I was given the following question:
$A$ = \begin{bmatrix}1&2&3&4\\2&4&6&8\\0&0&2&4\\0&0&4&8\end{bmatrix}
Without calculating $A^4$, show that every element of $A^4$ is an integer that's divisible by five.
I'm not sure on how to approach this, but I will say that I noticed an interesting fact - the eigenvalues of $A$ are all divisible by five (0, 0, 5 and 10) and it is also diagonalizable. I'm pretty sure this is the way to go, but I'm not sure on how to take this forward. Can anyone point me in a generally useful direction? Also, could this idea be expanded into a more general theorem regarding common divisors of eigenvalues?
Thanks in advance!
You're on the right track.
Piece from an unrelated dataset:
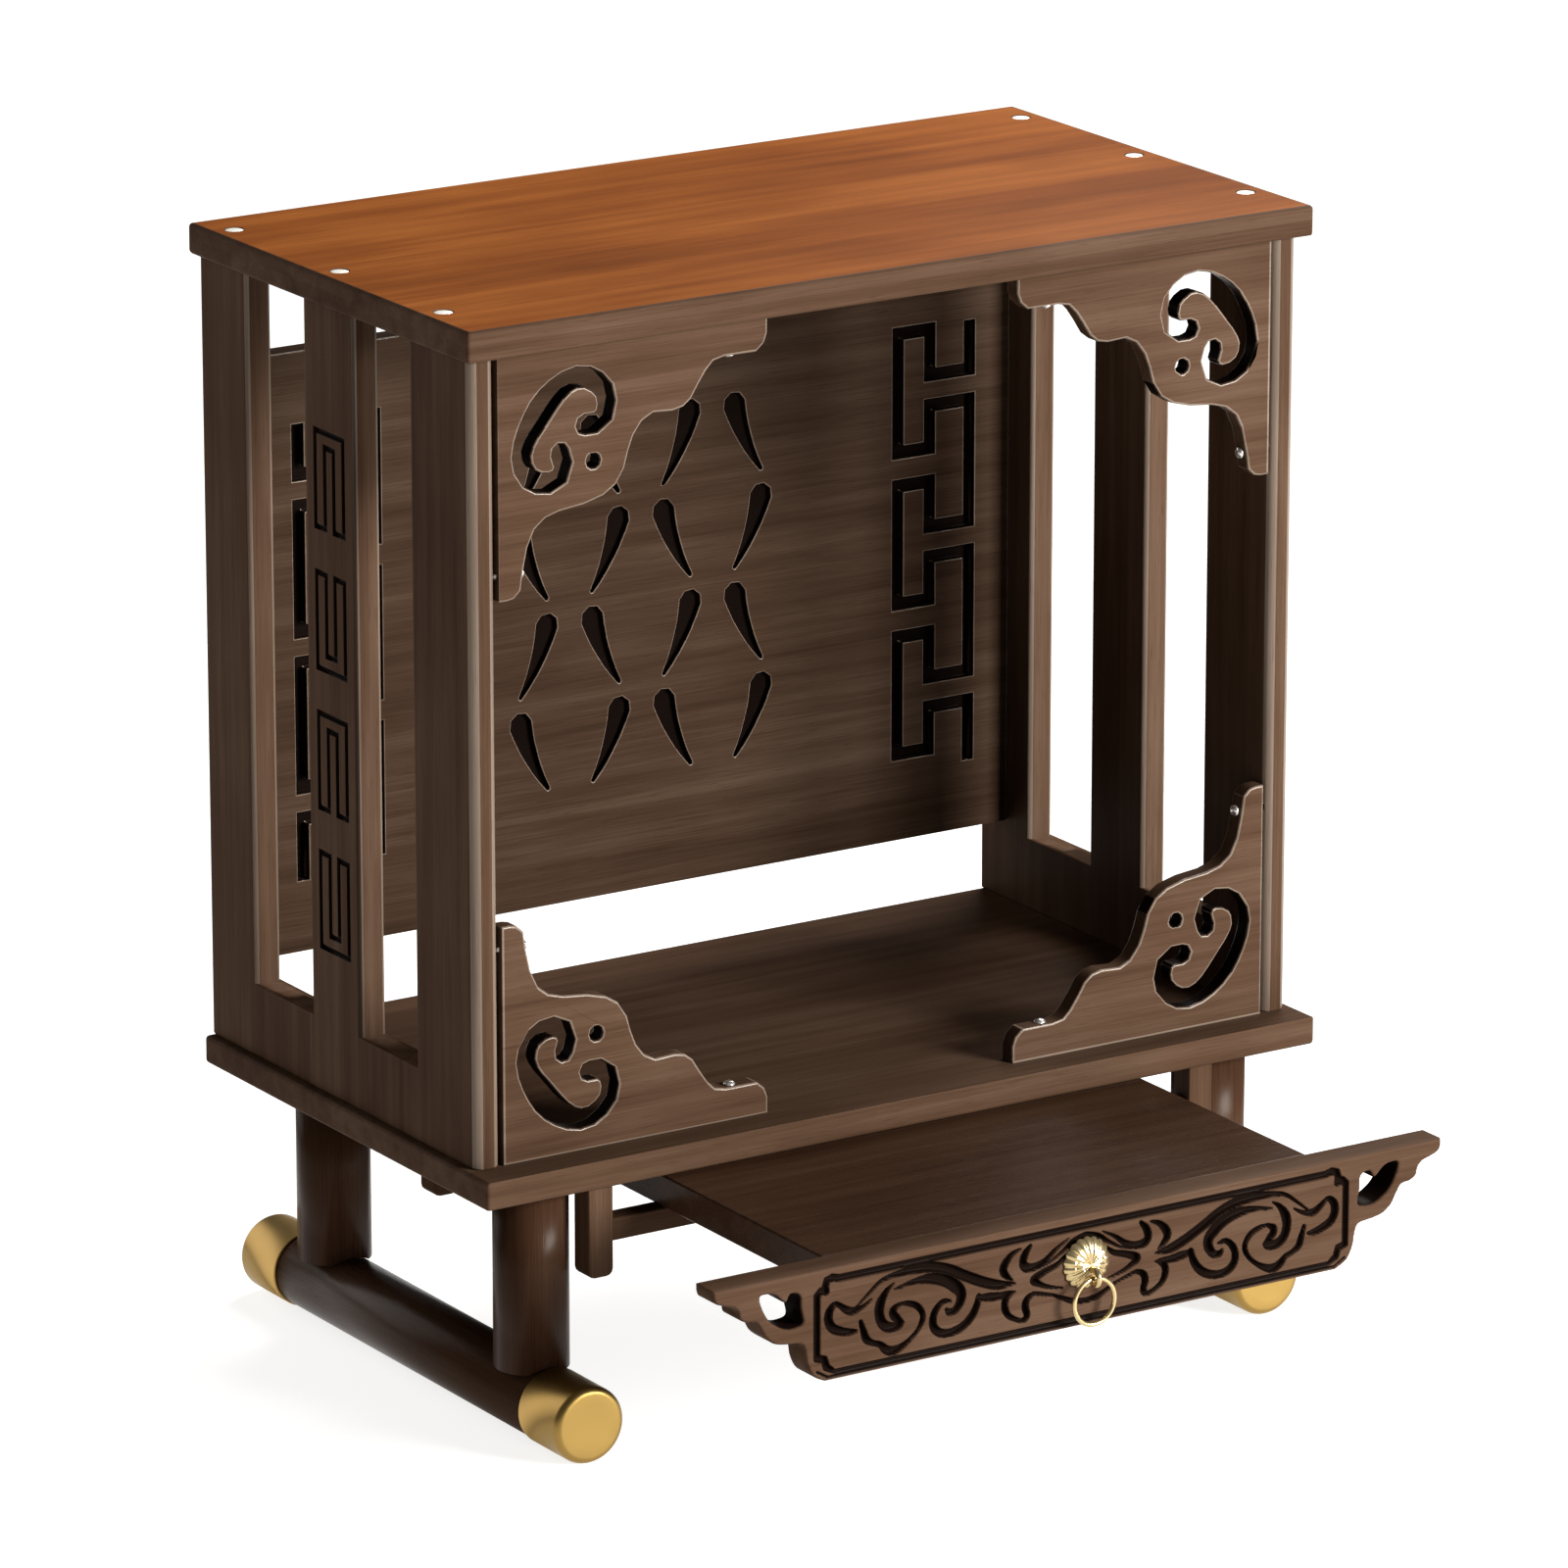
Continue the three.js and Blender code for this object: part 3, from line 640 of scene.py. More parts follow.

In particular, you have found that the characteristic polynomial of $A$ is $$ p(x) = x^2(x-5)(x-10) $$ If we consider the entries of the matrix to be elements of $\Bbb Z_5$ (the integers modulo 5), then this can be rewritten as $$ p(x) = x^2(x-0)(x-0) = x^4 $$ By the Cayley-Hamilton theorem, $p(A) = 0$ when the entries are taken modulo 5. In other words, the entries of $A^4$ are multiples of $5$.